Readers may feel much the same. It’s an interesting premise, and the novelist does some clever things with it, turning it this way and that, but there’s no moment when everything is illuminated. The story stays dark, like the motives of the characters.

12 Comments leave one →
  1. March 23, 2022 3:14 pm

    I’m glad you got to go to the conference! Your thesis sounds very interesting, “When we read novels like these, some of our fear of disease and death is transformed by our realization that fear can keep us from perceiving different kinds of life and valuing the importance of caretakers and artists in our own communities.” Yes!

    • March 24, 2022 10:37 am

      Glad you like my thesis! I liked it enough to share it here, where I’ve shared reviews of most of the SF novels I talked about.

  2. March 23, 2022 4:19 pm

    Those sound like awesome papers! I’m still haunted (😉) by a spoken performance of Sir Gawain at the Sheboygan Children’s Book Fest years ago. Gerald Morris was the speaker (he wrote a series called The Squire’s Tales) and I swear I got literal chills when he spoke as the Green Knight at the end.

    Haunt The Bones sounds like it’s trying to exist in some liminal space between metaphor and magical realism. If not for the grim subject matter (self-slaughtering pigs? No thanks 😝), I might be intrigued.

    • March 24, 2022 10:36 am

      Yes, like what happens to Bethany, who is good at sports and ends up heading into another universe, the book itself exists in a liminal space.

  3. March 24, 2022 6:57 am

    Awww I’m really glad you got to go to the conference! I’m still trying to figure out my plans for Wiscon this year — I’d like to go, but the logistics are confounding me a bit. I need to decide ASAP!! All this talk of the book room is alluring me, anyway, because although Wiscon does not have a book room per se, it does have a very lovely dealer’s room and a very sweet independent bookstore down the road of which I am very fond.
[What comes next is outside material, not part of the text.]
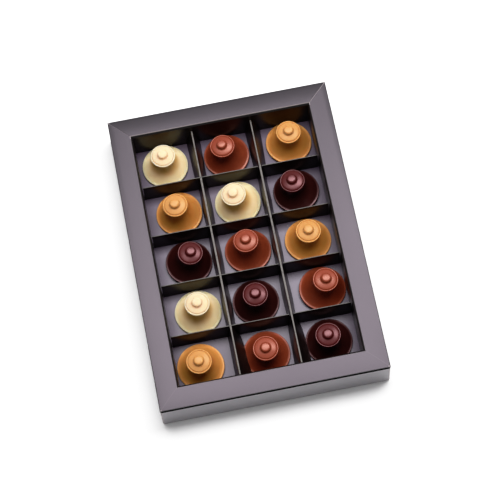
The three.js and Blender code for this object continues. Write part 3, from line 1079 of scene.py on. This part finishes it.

    • March 24, 2022 10:33 am

      I went to Wiscon in 2013 with Joan Slonczewski and enjoyed it very much–I met Jo Walton, Michael Levy, Sandra Lindow, Jonna Gjevre, and Farah Mendlesohn there, and Jo read at the local bookstore. Eleanor and I went in 2014, too, but when we started going to ICFA we discovered that we prefer hearing from people who have prepared their remarks and that many of the same people were coming to ICFA, including everyone I mentioned except Jo Walton. I’ve met a lot of writers at ICFA, including Daryl Gregory, Sarah Pinsker, and Ted Chiang. You should try it some year!

  4. March 25, 2022 10:38 am

    Glad you got to finally go to the conference! Your paper sounds really interesting. Hope it got a good response!

    • March 25, 2022 10:43 am

      It did–the room was full and there were lots of questions. I got a question I was hoping for, which is why I didn’t include Station Eleven or Oryx and Crake, The Year of the Flood, and Maddadam (part of the answer is that these authors don’t market what they’re writing as SF).

  5. March 26, 2022 1:56 pm

    Hooray for travel to warm places with family! And for reading books you’d set aside specifically for traveling.

    • March 27, 2022 9:01 am

      Yes! And for coming back and being healthy for a week now!

  6. April 6, 2022 7:02 am

    Sounds like a great conference and interesting paper. I love A Door Into Ocean and Unnamed Midwife, and all of Butler, but I haven’t read any of the other books. Something to look up when I next feel like some sci-fi.

    • April 6, 2022 7:20 am

      Yes! Joan Slonczewski is a friend of mine and I highly recommend her books to people who haven’t read them yet.